**Set task**
Repeat each line exactly, leaving nothing out.

**Provided data**
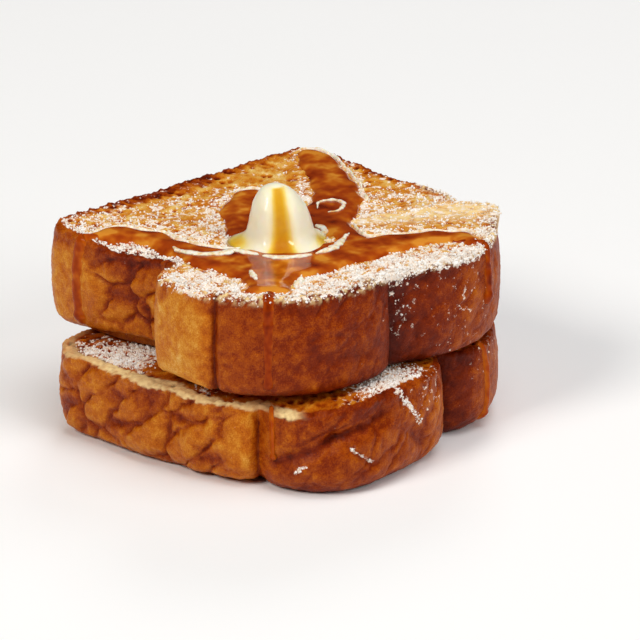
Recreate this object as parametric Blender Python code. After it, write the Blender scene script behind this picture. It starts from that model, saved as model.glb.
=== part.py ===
"""French toast: two thick loaf slices, one on the other, with a knob of butter in a pool of syrup.

Run it with  blender --background --python part.py  or from Blender's text editor.
Metres, +Z up. The origin is on the table, under the middle of the stack's bounding box.
+Y points to the flat side of the loaf (the bottom of the baking tin), -Y to its risen crown.
"""

import math

import bmesh
import bpy
from mathutils import Matrix, Vector, noise
from mathutils.bvhtree import BVHTree

MM = 0.001

# ---- driving dimensions, in millimetres ------------------------------------------------------
THICK_LOWER = 30.7  # thickness of the lower slice
THICK_UPPER = 33.8  # thickness of the upper slice
CONTACT_GAP = 0.3  # air between pieces that touch
TOP_ROUND = 1.8  # radius of a slice's upper cut edge
LOWER_FOOT_ROUND = 8.0  # radius of the lower edge, squashed round in the pan
UPPER_FOOT_ROUND = 4.5
CROWN_FLARE = 2.0  # how far the crown's wall stands out at the foot beyond the rim
WALL_BELLY = 1.8  # how far the crust swells out at half height
FACE_DISH = 0.9  # how far the fried face sinks between rim and middle
FACE_BUMP = 0.55  # depth of the hollows in the fried face
NOTCH_BLEND = 1.2  # radius that softens the notch between two lobes of the loaf

LOWER_TURN = math.radians(8.0)  # the slices lie a little askew
UPPER_TURN = math.radians(2.4)
STACK_SHIFT = (2.12, 5.58)  # brings the middle of the bounding box over the origin

RING_POINTS = 118  # points round a slice's edge, closest on the folded wall
FACE_RINGS = (0.34, 0.6, 0.79, 0.92)  # rings of the fried face, as shares of the rim's radius
WALL_RINGS = 15  # rings down the crust
UNDER_RINGS = (0.93, 0.5)

BUTTER_AT = (-9.6, -10.1)  # middle of the butter on the upper slice
BUTTER_HEIGHT = 19.5
BUTTER_EDGE = 0.5  # thickness of the melted skirt near its edge
BUTTER_FACING = math.radians(229)  # the way the butter's groove faces

SYRUP_DEPTH = 1.3  # how far the pool rises from its edge to its middle
SYRUP_EDGE = 0.35  # thickness of the pool at its very edge
SYRUP_CELL = 3.9  # grid of the pool's surface
DRIP_STEP = 2.3  # length of a step along a drip

# ---- the loaf's outline ----------------------------------------------------------------------
# Each lobe is a box with round corners: x from, x to, y from, y to, corner radius; and a circle
# that trims it: centre x, centre y, radius. The tin shapes the body; above the tin's rim the
# dough swells out in shoulders and two humps.
UPPER_LOBES = {
    "body": (-54.4, 62.8, -21.0, 56.5, 8.5, 0.0, 0.0, 150.0),
    "shoulder": (-63.2, -20.0, -33.5, -4.0, 6.0, -20.0, -14.5, 43.2),
    "left_hump": (-62.0, -3.0, -56.8, -31.0, 8.0, -20.0, -14.5, 42.5),
    "saddle": (-12.0, 24.0, -56.2, -30.0, 6.0, 0.0, 0.0, 150.0),
    "right_hump": (-12.0, 62.2, -60.0, -19.0, 13.0, 20.5, -18.0, 41.5),
}
LOWER_LOBES = {
    "body": (-64.0, 60.0, -24.0, 46.5, 11.0, 0.0, 0.0, 150.0),
    "shoulder": (-61.5, -20.0, -38.0, -2.0, 14.0, 0.0, 0.0, 150.0),
    "left_hump": (-53.5, 15.5, -64.6, -10.0, 24.0, 0.0, 0.0, 150.0),
    "right_hump": (12.0, 61.5, -59.0, -14.0, 12.0, 20.0, -18.0, 41.5),
}

# ---- the crust -------------------------------------------------------------------------------
# The crust sags below the crumb in places: bearing, depth, half width in degrees.
UPPER_SAGS = ((161, 2.8, 25),)
LOWER_SAGS = ((163, 1.8, 30), (186, 2.2, 20), (203, 2.4, 18), (222, 3.2, 20), (300, 1.0, 30))
# The wall's foot curls up in places: bearing, height, half width in degrees.
UPPER_LIFTS = ((160, 3.2, 26), (195, 1.8, 16))
LOWER_LIFTS = ((206, 1.0, 14),)
# Broad hollows pressed in the wall: bearing, depth, half width in degrees.
UPPER_WAISTS = ((170, 5.2, 20), (12, 3.0, 30))
LOWER_WAISTS = ((188, 1.0, 10),)
# The rim flares out in places: bearing, reach, half width in degrees.
UPPER_LIPS = ((333, 6.0, 11),)
# Creases from top to bottom: bearing, depth, width to the left and to the right in millimetres,
# and the share of the depth that reaches the rim.
UPPER_CREASES = ((184, 1.6, 3.0, 0.9, 0.4), (207.7, 3.4, 1.5, 1.8, 0.5), (263.5, 4.2, 1.6, 11.0, 0.25),
                 (344, 3.0, 2.0, 3.0, 0.9))
LOWER_CREASES = ((213.5, 3.4, 1.8, 2.2, 0.5), (285, 2.0, 2.5, 6.0, 0.5))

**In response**
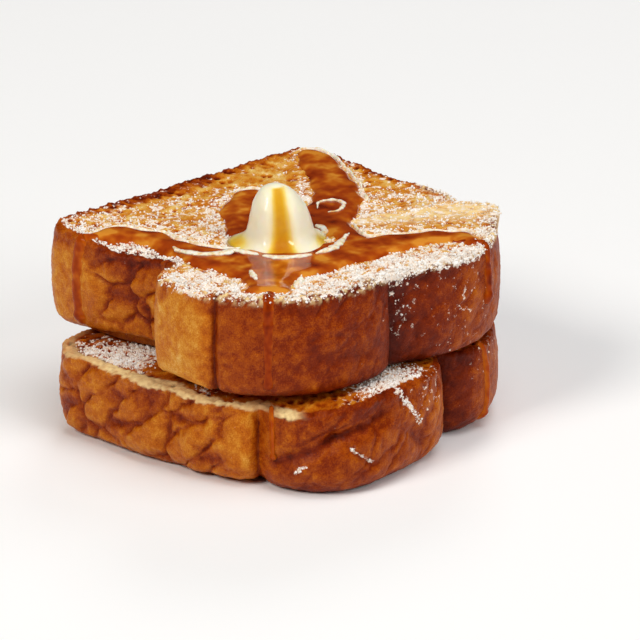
Recreate this object as parametric Blender Python code. After it, write the Blender scene script behind this picture. It starts from that model, saved as model.glb.
=== part.py ===
"""French toast: two thick loaf slices, one on the other, with a knob of butter in a pool of syrup.

Run it with  blender --background --python part.py  or from Blender's text editor.
Metres, +Z up. The origin is on the table, under the middle of the stack's bounding box.
+Y points to the flat side of the loaf (the bottom of the baking tin), -Y to its risen crown.
"""

import math

import bmesh
import bpy
from mathutils import Matrix, Vector, noise
from mathutils.bvhtree import BVHTree

MM = 0.001

# ---- driving dimensions, in millimetres ------------------------------------------------------
THICK_LOWER = 30.7  # thickness of the lower slice
THICK_UPPER = 33.8  # thickness of the upper slice
CONTACT_GAP = 0.3  # air between pieces that touch
TOP_ROUND = 1.8  # radius of a slice's upper cut edge
LOWER_FOOT_ROUND = 8.0  # radius of the lower edge, squashed round in the pan
UPPER_FOOT_ROUND = 4.5
CROWN_FLARE = 2.0  # how far the crown's wall stands out at the foot beyond the rim
WALL_BELLY = 1.8  # how far the crust swells out at half height
FACE_DISH = 0.9  # how far the fried face sinks between rim and middle
FACE_BUMP = 0.55  # depth of the hollows in the fried face
NOTCH_BLEND = 1.2  # radius that softens the notch between two lobes of the loaf

LOWER_TURN = math.radians(8.0)  # the slices lie a little askew
UPPER_TURN = math.radians(2.4)
STACK_SHIFT = (2.12, 5.58)  # brings the middle of the bounding box over the origin

RING_POINTS = 118  # points round a slice's edge, closest on the folded wall
FACE_RINGS = (0.34, 0.6, 0.79, 0.92)  # rings of the fried face, as shares of the rim's radius
WALL_RINGS = 15  # rings down the crust
UNDER_RINGS = (0.93, 0.5)

BUTTER_AT = (-9.6, -10.1)  # middle of the butter on the upper slice
BUTTER_HEIGHT = 19.5
BUTTER_EDGE = 0.5  # thickness of the melted skirt near its edge
BUTTER_FACING = math.radians(229)  # the way the butter's groove faces

SYRUP_DEPTH = 1.3  # how far the pool rises from its edge to its middle
SYRUP_EDGE = 0.35  # thickness of the pool at its very edge
SYRUP_CELL = 3.9  # grid of the pool's surface
DRIP_STEP = 2.3  # length of a step along a drip

# ---- the loaf's outline ----------------------------------------------------------------------
# Each lobe is a box with round corners: x from, x to, y from, y to, corner radius; and a circle
# that trims it: centre x, centre y, radius. The tin shapes the body; above the tin's rim the
# dough swells out in shoulders and two humps.
UPPER_LOBES = {
    "body": (-54.4, 62.8, -21.0, 56.5, 8.5, 0.0, 0.0, 150.0),
    "shoulder": (-63.2, -20.0, -33.5, -4.0, 6.0, -20.0, -14.5, 43.2),
    "left_hump": (-62.0, -3.0, -56.8, -31.0, 8.0, -20.0, -14.5, 42.5),
    "saddle": (-12.0, 24.0, -56.2, -30.0, 6.0, 0.0, 0.0, 150.0),
    "right_hump": (-12.0, 62.2, -60.0, -19.0, 13.0, 20.5, -18.0, 41.5),
}
LOWER_LOBES = {
    "body": (-64.0, 60.0, -24.0, 46.5, 11.0, 0.0, 0.0, 150.0),
    "shoulder": (-61.5, -20.0, -38.0, -2.0, 14.0, 0.0, 0.0, 150.0),
    "left_hump": (-53.5, 15.5, -64.6, -10.0, 24.0, 0.0, 0.0, 150.0),
    "right_hump": (12.0, 61.5, -59.0, -14.0, 12.0, 20.0, -18.0, 41.5),
}

# ---- the crust -------------------------------------------------------------------------------
# The crust sags below the crumb in places: bearing, depth, half width in degrees.
UPPER_SAGS = ((161, 2.8, 25),)
LOWER_SAGS = ((163, 1.8, 30), (186, 2.2, 20), (203, 2.4, 18), (222, 3.2, 20), (300, 1.0, 30))
# The wall's foot curls up in places: bearing, height, half width in degrees.
UPPER_LIFTS = ((160, 3.2, 26), (195, 1.8, 16))
LOWER_LIFTS = ((206, 1.0, 14),)
# Broad hollows pressed in the wall: bearing, depth, half width in degrees.
UPPER_WAISTS = ((170, 5.2, 20), (12, 3.0, 30))
LOWER_WAISTS = ((188, 1.0, 10),)
# The rim flares out in places: bearing, reach, half width in degrees.
UPPER_LIPS = ((333, 6.0, 11),)
# Creases from top to bottom: bearing, depth, width to the left and to the right in millimetres,
# and the share of the depth that reaches the rim.
UPPER_CREASES = ((184, 1.6, 3.0, 0.9, 0.4), (207.7, 3.4, 1.5, 1.8, 0.5), (263.5, 4.2, 1.6, 11.0, 0.25),
                 (344, 3.0, 2.0, 3.0, 0.9))
LOWER_CREASES = ((213.5, 3.4, 1.8, 2.2, 0.5), (285, 2.0, 2.5, 6.0, 0.5))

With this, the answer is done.